I gave him the thumbs up and continued snapping photos. The chattering of the SAW resumed.

For good measure, I set down my camera and picked up my rifle, looked back for the barrel of a policeman’s AK-47. It was clear. I rose up on a knee and sighted in on the compound, a window rising shakily into my ACOG. I opened fire, the rifle kicking back in my shoulder, the shots loud and dull behind my ear plugs. I moved my sights to the tree line, where impacts erupted in flurries of dust, and opened fire. I shot until my bolt jammed back and my trigger went limp.

“Reloading!” I called out as I sat back against the dome, pulling a magazine from my flak.

“Oh, yeah!” said the patrol leader, clutching his trucker mic. “Shake and bake!”

The call was furthered by other soldiers: “Shake and bake! Shake and bake!”

“What’s a shake and bake?” I asked the SAW gunner beside me.

“A round of H.E. on top of a round of white phosphorus,” he shouted. “It creates a fuckin’ fire tornado.”

“Get down, guys,” said the patrol leader. “It’s gonna be danger close.”

I squeezed down between the domes, covering the back of my neck with one hand and my balls with the other.

“Dude,” said the patrol leader. I looked up. He was sitting beside me, leaning back against the dome. “It’s not gonna be that bad.”

“How close is danger close?”

A boom roared in the distance, rumbled across the valley.
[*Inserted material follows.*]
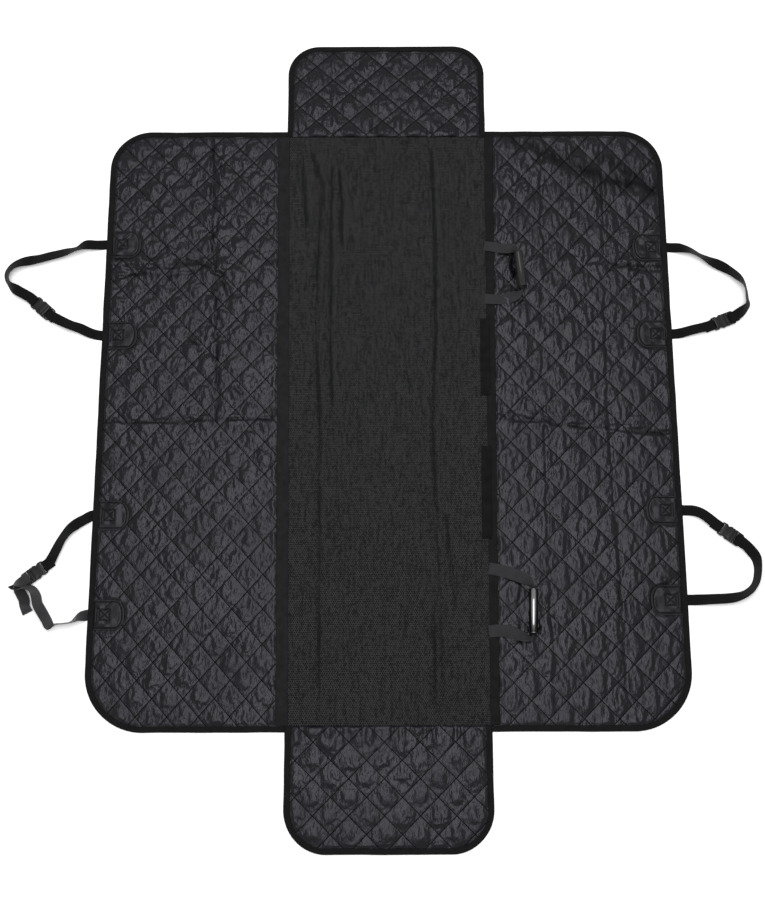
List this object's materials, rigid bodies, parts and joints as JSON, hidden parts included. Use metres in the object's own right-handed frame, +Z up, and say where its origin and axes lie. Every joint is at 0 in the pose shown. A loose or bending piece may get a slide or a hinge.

Almost immediately another followed.

Cheers erupted on the rooftop, the soldiers shouting and yipping like Rebels on the advance as explosions pummeled the tree line. Any American who treasures his safety should be thankful there are men who love combat so.

Soon the tree line was abloom with white columns of smoke writhing up into the dusk. The gunfire had silenced. We climbed down from the rooftop, packed up, and left.

It would be my last firefight, and it was a good one, as oxymoronic as that may seem. No one got hurt, but everyone got their adrenaline fix; one that is unlike any other. Not all the sex, drugs and Rock ‘n Roll in the world can achieve it.